All of the data must be printed exactly; please include every line.
┌──
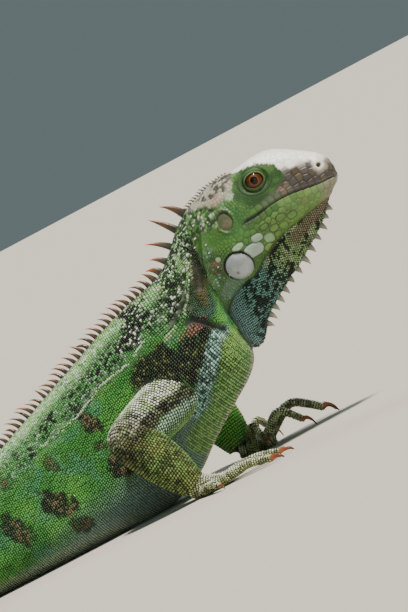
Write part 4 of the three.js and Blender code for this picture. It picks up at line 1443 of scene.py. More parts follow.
def dart_seeds(p, size, fixed, fixed_size):
    """Random seeds no closer than their spacing, and no closer to fixed seeds than half of both."""
    open_ = np.ones(len(p), bool)
    for place, reach in zip(fixed, fixed_size):
        open_ &= np.linalg.norm(p - place, axis=1) > 0.5 * (reach + size)
    chosen = []
    for i in rng.permutation(len(p)):
        if open_[i]:
            chosen.append(i)
            close = np.abs(p[:, 0] - p[i, 0]) < 4
            reach = 0.86 * np.minimum(size[close], size[i] * 1.2)
            open_[np.flatnonzero(close)] &= np.linalg.norm(p[close] - p[i], axis=1) > reach
    return np.array(chosen)


def nearest_two(p, seeds, size, candidates=7):
    """The seed whose distance over size is least, and how far the point lies from its plate's edge."""
    tree = tree_of(seeds)
    found = np.array([[(f[1], f[2]) for f in tree.find_n(q, candidates)] for q in p.tolist()])
    index = found[..., 0].astype(int)
    scaled = found[..., 1] / size[index]
    order = np.argsort(scaled, axis=1)[:, :2]
    first, second = np.take_along_axis(index, order, 1).T
    near_first, near_second = np.take_along_axis(scaled, order, 1).T
    edge = (near_second - near_first) * size[first] * size[second] / (size[first] + size[second])
    return first, edge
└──
#### Result of the task
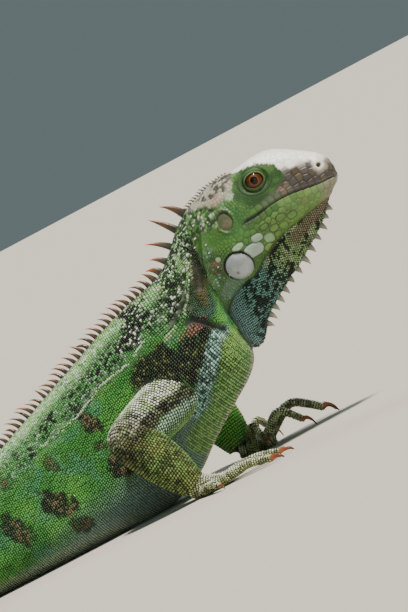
Write part 4 of the three.js and Blender code for this picture. It picks up at line 1443 of scene.py. More parts follow.
def dart_seeds(p, size, fixed, fixed_size):
    """Random seeds no closer than their spacing, and no closer to fixed seeds than half of both."""
    open_ = np.ones(len(p), bool)
    for place, reach in zip(fixed, fixed_size):
        open_ &= np.linalg.norm(p - place, axis=1) > 0.5 * (reach + size)
    chosen = []
    for i in rng.permutation(len(p)):
        if open_[i]:
            chosen.append(i)
            close = np.abs(p[:, 0] - p[i, 0]) < 4
            reach = 0.86 * np.minimum(size[close], size[i] * 1.2)
            open_[np.flatnonzero(close)] &= np.linalg.norm(p[close] - p[i], axis=1) > reach
    return np.array(chosen)


def nearest_two(p, seeds, size, candidates=7):
    """The seed whose distance over size is least, and how far the point lies from its plate's edge."""
    tree = tree_of(seeds)
    found = np.array([[(f[1], f[2]) for f in tree.find_n(q, candidates)] for q in p.tolist()])
    index = found[..., 0].astype(int)
    scaled = found[..., 1] / size[index]
    order = np.argsort(scaled, axis=1)[:, :2]
    first, second = np.take_along_axis(index, order, 1).T
    near_first, near_second = np.take_along_axis(scaled, order, 1).T
    edge = (near_second - near_first) * size[first] * size[second] / (size[first] + size[second])
    return first, edge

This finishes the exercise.